Sharing data and materials

Making the outputs of your study more open means the data and materials you have gathered during your research can be used, reused, and redistributed by anyone. Data refers to the information or facts collected, observed, or generated during the course of a study or investigation. For example, in the quantitative chocolate chip cookie example from Week 1, the chocolate chip ranking would be the data.

Materials refers to any materials used in a research study. These can include (but are not limited to) the code used to run any statistical analyses, protocols outlining exactly what was done in the study, auditory and visual stimulus files shown to participants, questionnaires, documents used to obtain consent from participants, and videos of the study being run.
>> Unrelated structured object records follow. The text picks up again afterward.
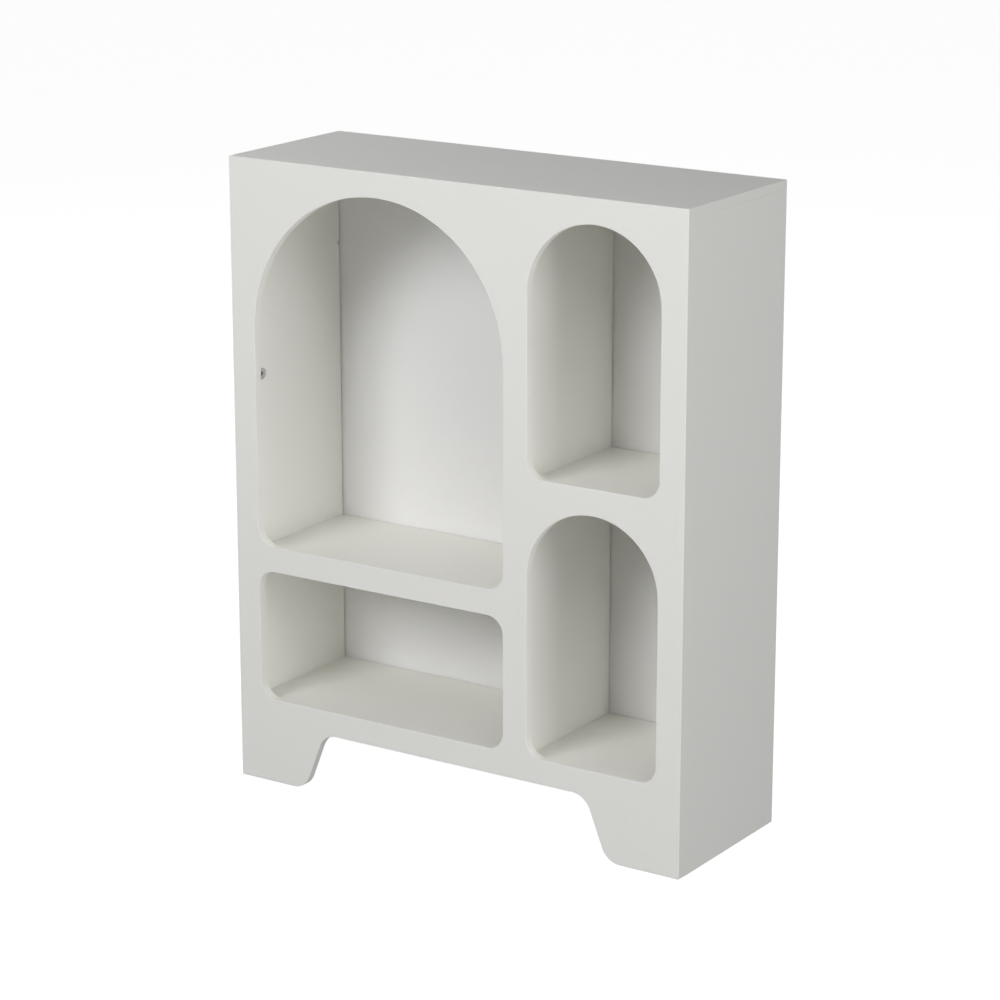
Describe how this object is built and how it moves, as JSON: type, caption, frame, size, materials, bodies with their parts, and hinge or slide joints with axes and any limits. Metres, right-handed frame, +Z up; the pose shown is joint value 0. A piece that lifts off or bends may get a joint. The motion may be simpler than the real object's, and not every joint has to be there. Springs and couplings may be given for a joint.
{
  "type": "bookcase",
  "caption": "Free-standing open bookcase: a flat front panel with arched openings into compartments, short leaning front legs, and a thin recessed back.",
  "frame": {"origin": "on the floor, under the centre of the bookcase's bounding box", "axes": "+Z up, +Y towards the wall behind it, so the arched front faces -Y, and +X to the right as seen from the front"},
  "size_m": [0.688, 0.241, 0.85],
  "materials": {
    "white_board": "satin white lacquer on MDF board",
    "back_sheet": "satin white foil on hardboard",
    "zinc_cam": "die-cast zinc, dull",
    "steel_bolt": "zinc-plated steel, satin",
    "steel_screw": "zinc-plated steel, satin",
    "beech_dowel": "raw beech"
  },
  "bodies": {
    "root": {"back_panel": "back_sheet", "back_screw_bottom_left": "steel_screw", "back_screw_bottom_right": "steel_screw", "back_screw_divider": "steel_screw", "back_screw_left_shelf": "steel_screw", "back_screw_right_shelf": "steel_screw", "bottom_panel": "white_board", "cam_bolt_left_bottom_front": "steel_bolt", "cam_bolt_left_bottom_rear": "steel_bolt", "cam_bolt_left_front_high": "steel_bolt", "cam_bolt_left_front_low": "steel_bolt", "cam_bolt_left_front_middle": "steel_bolt", "cam_bolt_left_top_front": "steel_bolt", "cam_bolt_left_top_rear": "steel_bolt", "cam_bolt_right_bottom_front": "steel_bolt", "cam_bolt_right_bottom_rear": "steel_bolt", "cam_bolt_right_front_high": "steel_bolt", "cam_bolt_right_front_low": "steel_bolt", "cam_bolt_right_front_middle": "steel_bolt", "cam_bolt_right_top_front": "steel_bolt", "cam_bolt_right_top_rear": "steel_bolt", "cam_lock_left_bottom_front": "zinc_cam", "cam_lock_left_bottom_rear": "zinc_cam", "cam_lock_left_front_high": "zinc_cam", "cam_lock_left_front_low": "zinc_cam", "cam_lock_left_front_middle": "zinc_cam", "cam_lock_left_top_front": "zinc_cam", "cam_lock_left_top_rear": "zinc_cam", "cam_lock_right_bottom_front": "zinc_cam", "cam_lock_right_bottom_rear": "zinc_cam", "cam_lock_right_front_high": "zinc_cam", "cam_lock_right_front_low": "zinc_cam", "cam_lock_right_front_middle": "zinc_cam", "cam_lock_right_top_front": "zinc_cam", "cam_lock_right_top_rear": "zinc_cam", "centre_divider": "white_board", "dowel_divider_bottom_front": "beech_dowel", "dowel_divider_bottom_rear": "beech_dowel", "dowel_divider_top_front": "beech_dowel", "dowel_divider_top_rear": "beech_dowel", "dowel_front_bottom_left": "beech_dowel", "dowel_front_bottom_right": "beech_dowel", "dowel_front_divider_high": "beech_dowel", "dowel_front_divider_low": "beech_dowel", "dowel_front_top_left": "beech_dowel", "dowel_front_top_right": "beech_dowel", "dowel_left_shelf_divider_front": "beech_dowel", "dowel_left_shelf_divider_rear": "beech_dowel", "dowel_left_shelf_side_front": "beech_dowel", "dowel_left_shelf_side_rear": "beech_dowel", "dowel_right_shelf_divider_front": "beech_dowel", "dowel_right_shelf_divider_rear": "beech_dowel", "dowel_right_shelf_side_front": "beech_dowel", "dowel_right_shelf_side_rear": "beech_dowel", "front_panel": "white_board", "left_shelf": "white_board", "left_side_panel": "white_board", "right_shelf": "white_board", "right_side_panel": "white_board", "top_panel": "white_board"}
  },
  "joints": []
}
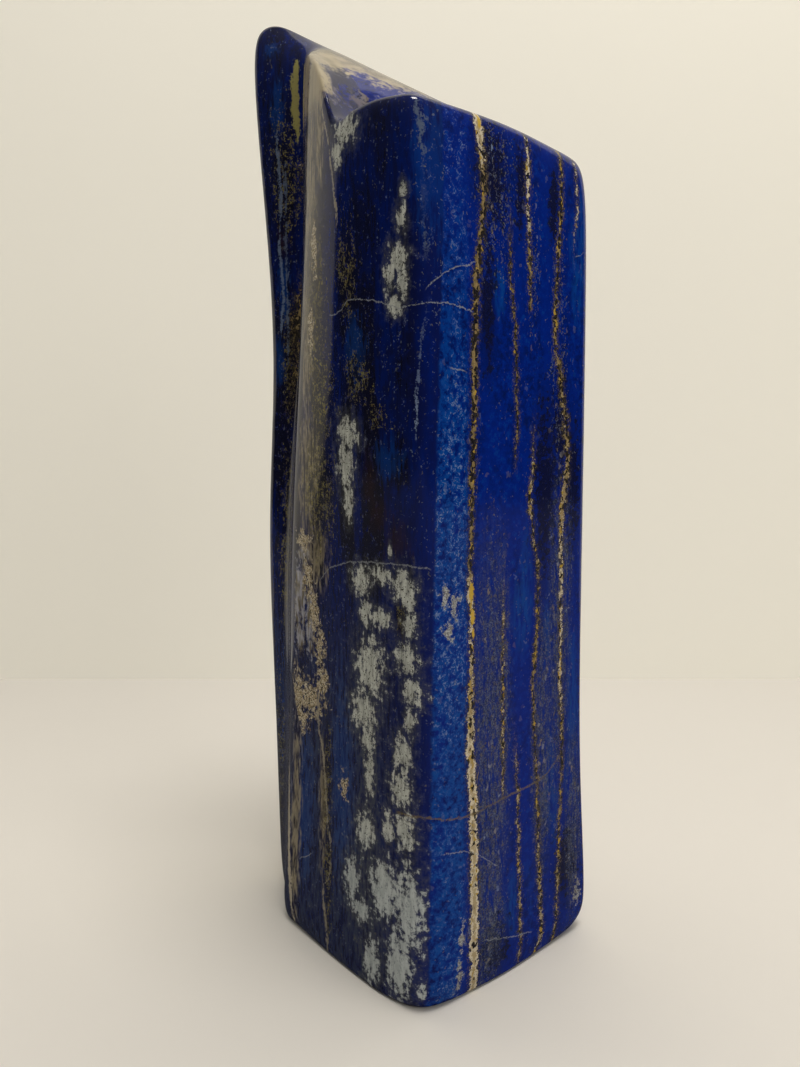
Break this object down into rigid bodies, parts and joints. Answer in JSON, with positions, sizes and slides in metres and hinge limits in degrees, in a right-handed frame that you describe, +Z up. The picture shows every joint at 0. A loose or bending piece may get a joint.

There are many benefits to sharing data and materials. One benefit is financial – the more products that are shared from any individual study, the more efficient the use of the funding used to conduct the study. Sharing data also allows others to check the data for quality and accuracy, reproduce the analyses reported in a research paper, and expand on the analyses through running alternative analyses. In addition, most datasets have uses beyond what is reported in a paper, including secondary data analysis that addresses different questions altogether. Sharing data may also be required by the project funder or the journal in which the article is published (see Top Factor for a list of journal requirements). Sharing materials has similar benefits to sharing data – readers can check what was done in the study, re-run the same study, or change the materials to run a slightly different study.